Si les concentrations en oxyde d’azote ont nettement diminué avec la chute du trafic routier, il n’y a pas eu d’amélioration visible sur le front des particules. L’épandage est montré du doigt.
Traitement dans un verger de pommiers à Pérenchies (Nord), le 31 mars. DENIS CHARLET / AFP
Depuis le début du confinement décrété en France le 17 mars pour freiner l’épidémie de Covid-19, pas moins de huit pics de pollution aux particules ont été signalés dans les Hauts-de-France par l’observatoire de la qualité de l’air régional ATMO. Le dernier pic de pollution aux particules date du 24 avril, après trois jours consécutifs d’une qualité d’air mauvaise.
Avec la réduction de l’important trafic routier et la baisse d’activité de nombreuses industries, les Nordistes espéraient profiter d’un air plus sain qu’habituellement, l’année 2019 ayant été particulièrement catastrophique avec 51 jours de pollution recensés par ATMO. Or, si en avril les concentrations d’oxyde d’azote (polluant atmosphérique principalement émis par le trafic routier et le chauffage résidentiel) ont diminué de 47 %, il n’y a pas eu d’amélioration visible sur le front des particules.
A qui la faute ? Selon ATMO, plusieurs phénomènes ont pu être à l’origine des quatre épisodes de pollution de mars et avril. « D’abord, les particules ont de multiples origines, comme l’activité industrielle, le chauffage au bois, les activités agricoles et le trafic, explique Céline Derosiaux, chargée de la communication ATMO Hauts-de-France. Et puis à cette période de l’année, les conditions printanières favorisent la formation de particules dites “secondaires” ». Celles-ci sont formées à partir d’ammoniac et d’oxydes d’azote. Or, l’épandage de fertilisants est une source majeure d’ammoniac. Première région agricole de France, avec 2,1 millions d’hectares de surface agricole utile et 27 400 exploitations agricoles, les Hauts-de-France voient chaque année une partie de ses sols être recouverts de fumiers, lisiers et autres engrais azotés minéraux entre le début du mois de mars et la fin avril.

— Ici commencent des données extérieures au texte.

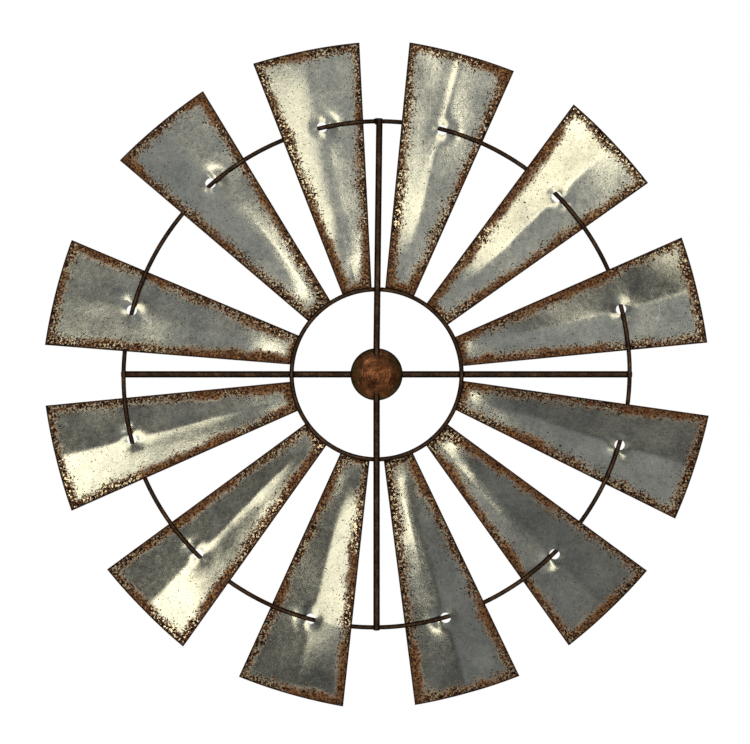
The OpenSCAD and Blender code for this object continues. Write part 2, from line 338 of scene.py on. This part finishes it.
class Shader:
    """A material's node tree, with short calls for the nodes used here."""

    def __init__(self, name):
        self.material = bpy.data.materials.new(name)
        self.material.use_nodes = True
        self.tree = self.material.node_tree
        self.surface = self.tree.nodes["Principled BSDF"]
        self.coords = self.node("ShaderNodeTexCoord").outputs["Object"]

    def node(self, kind):
        return self.tree.nodes.new(kind)

    def join(self, value, socket):
        join(self.tree, value, socket)

    def attribute(self, name):
        node = self.node("ShaderNodeAttribute")
        node.attribute_name = name
        return node.outputs["Fac"]

    def math(self, operation, a, b=0.0, clamp=False):
        return math_node(self.tree, operation, a, b, clamp)

    def add(self, a, b):
        return self.math("ADD", a, b)

    def times(self, a, b):
        return self.math("MULTIPLY", a, b)

    def swing(self, noise, span):
        """Noise made to swing about zero, span times as strong."""
        return self.times(self.math("SUBTRACT", noise, 0.5), span)

    def weighted(self, *parts):
        """The sum of (value, weight) parts."""
        total = self.times(*parts[0])
        for part in parts[1:]:
            total = self.add(total, self.times(*part))
        return total

    def noise(self, size_mm, detail=2.0, roughness=0.5, distortion=0.0, shift=0.0):
        """Noise whose features are about size_mm across; shift moves it to another place."""
        mapping = self.node("ShaderNodeMapping")
        mapping.inputs["Location"].default_value = (shift, 0.37 * shift, -0.61 * shift)
        self.join(self.coords, mapping.inputs["Vector"])
        node = self.node("ShaderNodeTexNoise")
        node.inputs["Scale"].default_value = 1 / (size_mm * MM)
        node.inputs["Detail"].default_value = detail
        node.inputs["Roughness"].default_value = roughness
        node.inputs["Distortion"].default_value = distortion
        self.join(mapping.outputs[0], node.inputs["Vector"])
        return node.outputs["Fac"]

    def crystals(self, size_mm):
        """A random number for each crystal; they are about size_mm across."""
        cells, split = self.node("ShaderNodeTexVoronoi"), self.node("ShaderNodeSeparateColor")
        cells.inputs["Scale"].default_value = 1 / (size_mm * MM)
        self.join(self.coords, cells.inputs["Vector"])
        self.join(cells.outputs["Color"], split.inputs[0])
        return split.outputs[0]

    def step(self, value, low, high, to_low=0.0, to_high=1.0, smooth=True):
        """to_low where value is low or less, to_high where it is high or more."""
        node = self.node("ShaderNodeMapRange")
        node.interpolation_type = "SMOOTHSTEP" if smooth else "LINEAR"
        for name, part in (("Value", value), ("From Min", low), ("From Max", high),
                           ("To Min", to_low), ("To Max", to_high)):
            self.join(part, node.inputs[name])
        return node.outputs["Result"]

    def fade(self, value, low, high):
        return self.step(value, low, high, 1.0, 0.0)

    def between(self, share, at_none, at_all):
        return self.step(share, 0, 1, at_none, at_all)

    def mix(self, share, a, b):
        node = self.node("ShaderNodeMix")
        node.data_type = "RGBA"
        self.join(share, node.inputs["Factor"])
        self.join(a, node.inputs[6])    # the node's colour sockets, which share their
        self.join(b, node.inputs[7])    # names with those for numbers
        return node.outputs[2]

    def ramp(self, value, *stops):
        node = self.node("ShaderNodeValToRGB")
        elements = node.color_ramp.elements
        while len(elements) < len(stops):
            elements.new(0.5)
        for element, (place, colour) in zip(elements, stops):
            element.position, element.color = place, (*colour, 1)
        self.join(value, node.inputs["Fac"])
        return node.outputs["Color"]

    def bump(self, height, distance_mm, strength, under=None):
        node = self.node("ShaderNodeBump")
        node.inputs["Distance"].default_value = distance_mm * MM
        node.inputs["Strength"].default_value = strength
        self.join(height, node.inputs["Height"])
        if under is not None:
            self.join(under, node.inputs["Normal"])
        return node.outputs["Normal"]

    def finish(self, colour, roughness, metallic, specular=0.5, normal=None):
        self.join(colour, self.surface.inputs["Base Color"])
        self.join(roughness, self.surface.inputs["Roughness"])
        self.join(metallic, self.surface.inputs["Metallic"])
        self.surface.inputs["Specular IOR Level"].default_value = specular
        if normal is not None:
            self.join(normal, self.surface.inputs["Normal"])
        return self.material


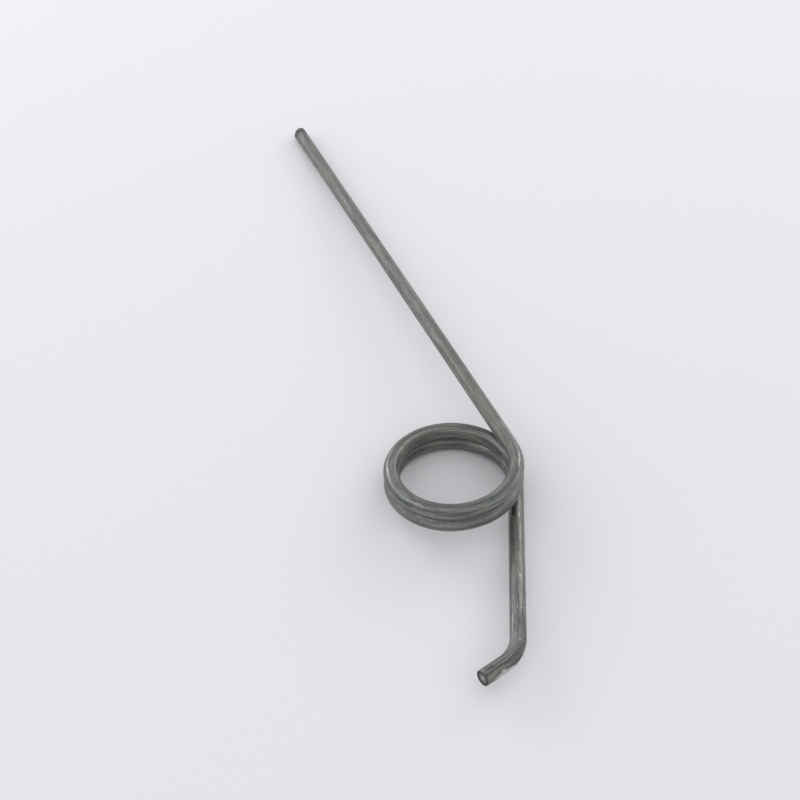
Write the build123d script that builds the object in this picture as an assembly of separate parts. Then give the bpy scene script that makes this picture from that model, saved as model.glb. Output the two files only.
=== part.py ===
from build123d import *
import os
from math import atan2, degrees

# A torsion spring of heavy round wire, cold wound in one piece, in millimetres and degrees.
# It has two close turns and a part turn, a long straight leg that leaves the top turn, and a
# short straight leg that leaves the bottom turn and ends in an inward hook.

# Wire
wire_diameter = 6.0
crop_angle = 5.0              # how far a cropped end face is from square
crop_round = 0.6              # rolled edge round each cropped end

# Winding, right-hand
inside_diameter = 42.0        # the bore that an arbor passes through
turn_gap = 0.12               # daylight between one turn and the next
winding_angle = 744.5         # two full turns, and 24.5 degrees between the roots of the legs

# Long leg, from the top turn: a run-out where the wire springs back straight, then straight
run_out_radius = 900.0        # on the wire's centreline
run_out_length = 15.0
long_leg_length = 226.1

# Short leg, from the bottom turn, and the hook that drops into its anchor hole
short_leg_length = 71.8
hook_bend_radius = 14.7       # on the wire's centreline
hook_bend_angle = 50.1
hook_length = 9.4

# Unheld, the spring lies on the far side of its bottom turn and on its long leg's tip
lean_angle = 5.52             # between the coil's axis and the vertical
lean_heading = 30.6           # of the level line that it leans about, from the bottom turn's start

wire_radius = wire_diameter / 2
mean_radius = (inside_diameter + wire_diameter) / 2
pitch = wire_diameter + turn_gap
run_out_angle = degrees(run_out_length / run_out_radius)
winding_steps = 37            # sections up the coil, one every 20.1 degrees

helix = Helix(pitch=pitch, height=pitch * winding_angle / 360, radius=mean_radius)


def section(share, direction=1):
    """Where the wire's cross-section stands, a share of the way up the winding: its normal runs
    along the wire, up it or down it, and its x axis points at the coil's axis."""
    point = helix @ share
    inward = Vector(-point.X, -point.Y, 0)
    return Plane(origin=point, x_dir=inward, z_dir=(helix % share) * direction).location


def straight_step(length):
    """The move from one end of a straight run of wire to the other."""
    return Pos(0, 0, length)


def bend_step(radius, angle):
    """The move round a bend that turns towards the section's own x axis."""
    return Pos(radius, 0, 0) * Rot(0, angle, 0) * Pos(-radius, 0, 0)


def straight_run(start, length):
    """A straight run of wire from a section, along its normal."""
    return start * extrude(Circle(wire_radius), amount=length)


def bent_run(start, radius, angle):
    """An arc of wire from a section, turning towards its x axis."""
    centre = Axis((radius, 0, 0), (0, 1, 0))
    return start * revolve(Circle(wire_radius), axis=centre, revolution_arc=angle)


def cropped_run(start, length):
    """A straight run with a cropped far end: its face a little out of square, its edge rolled."""
    end = start * straight_step(length) * Rot(crop_angle, 0, 0)
    side = 3 * wire_diameter
    waste = end * Pos(0, 0, side / 2) * Box(side, side, side)
    run = straight_run(start, length + wire_diameter) - waste
    face = run.faces().sort_by_distance(end.position)[0]
    return fillet(face.edges(), crop_round)


# Where each stretch of the wire starts
long_leg_root = section(1)
long_leg_start = long_leg_root * bend_step(run_out_radius, run_out_angle)
short_leg_start = section(0, direction=-1)
hook_bend_start = short_leg_start * straight_step(short_leg_length)
hook_start = hook_bend_start * bend_step(hook_bend_radius, hook_bend_angle)


def winding():
    """The close turns: one smooth skin through the wire's sections, square to the helix."""
    shares = [step / winding_steps for step in range(winding_steps + 1)]
    return loft([section(share) * Circle(wire_radius) for share in shares])


def long_leg():
    """The run-out from the top turn, and the long leg to its cropped tip."""
    run_out = bent_run(long_leg_root, run_out_radius, run_out_angle)
    return run_out + cropped_run(long_leg_start, long_leg_length)


def short_leg():
    """The short leg from the bottom turn, its bend, and the hook to its cropped end."""
    bend = bent_run(hook_bend_start, hook_bend_radius, hook_bend_angle)
    leg = straight_run(short_leg_start, short_leg_length)
    return leg + bend + cropped_run(hook_start, hook_length)


def laid_down(spring):
    """The spring as it comes to rest on the surface z = 0. The long leg runs over +Y, and the
    coil's axis meets the surface at the origin."""
    lean = Rot(0, 0, lean_heading) * Rot(-lean_angle, 0, 0) * Rot(0, 0, -lean_heading)
    leg_line = Plane(lean * long_leg_start).z_dir
    turned = Rot(0, 0, degrees(atan2(leg_line.X, leg_line.Y))) * lean
    laid = turned * spring
    height = -laid.bounding_box().min.Z
    coil_axis = Plane(turned).z_dir
    foot = coil_axis * (height / coil_axis.Z)
    return Pos(foot.X, foot.Y, height) * laid


os.makedirs("parts", exist_ok=True)
torsion_spring = laid_down(winding() + long_leg() + short_leg())
export_step(torsion_spring, "parts/torsion_spring.step")
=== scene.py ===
from math import atan2, cos, pi, radians, sin, tan

import bpy
import numpy as np
from mathutils import Matrix, Vector


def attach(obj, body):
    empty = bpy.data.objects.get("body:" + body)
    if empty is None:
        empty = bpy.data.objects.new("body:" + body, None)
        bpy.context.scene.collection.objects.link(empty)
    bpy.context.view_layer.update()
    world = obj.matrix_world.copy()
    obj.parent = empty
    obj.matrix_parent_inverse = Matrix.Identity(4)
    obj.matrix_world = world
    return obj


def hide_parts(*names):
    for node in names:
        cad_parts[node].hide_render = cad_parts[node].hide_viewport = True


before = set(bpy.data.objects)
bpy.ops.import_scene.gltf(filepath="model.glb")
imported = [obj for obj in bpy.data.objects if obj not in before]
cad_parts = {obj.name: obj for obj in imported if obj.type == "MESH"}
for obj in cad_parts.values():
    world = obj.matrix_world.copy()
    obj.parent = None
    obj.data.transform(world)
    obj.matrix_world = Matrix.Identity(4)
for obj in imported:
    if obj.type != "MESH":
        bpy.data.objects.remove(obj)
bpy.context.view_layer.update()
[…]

Demande de réglementation des épandages
Le 25 avril, le groupe Europe Ecologie - Les Verts a donc demandé au préfet de limiter les épandages agricoles. « Du 16 au 18 avril, par exemple, beaucoup de personnes ont indiqué qu’elles sentaient les odeurs d’épandage en étant à Lille, dénonce Julie Nicolas, cosecrétaire du groupe EELV de Lille-Lomme-Hellemmes. Et ces jours-là, les nitrates d’ammonium étaient très présents dans l’air. » Les Verts ne veulent pas stigmatiser les agriculteurs précisant qu’avec la fermeture des déchèteries, les brûlages de déchets verts par les particuliers, pourtant interdits, ont aussi favorisé la présence de particules fines. « On ne demande pas aux agriculteurs de renoncer à tous les épandages mais au moins de les reporter ou de les diminuer », ajoute Julie Nicolas qui regrette l’absence de réponse de la préfecture. « A Lille, comme partout en France, il y a un refus des préfets de réglementer les épandages, mais si on découvre que les pics de pollution peuvent être corrélés avec les hospitalisations en cette période de Covid, c’est potentiellement une petite bombe », estime Julie Nicolas. Les écologistes soulignent le lien étroit entre la pollution de l’air par les particules et le développement, ainsi que l’aggravation de maladies respiratoires, notamment du Covid-19. Or, une ordonnance rendue le 20 avril par le Conseil d’Etat rappelle que l’administration doit faire preuve, dans le contexte actuel d’urgence sanitaire, d’une vigilance particulière en prenant des mesures pour limiter les pratiques agricoles polluantes.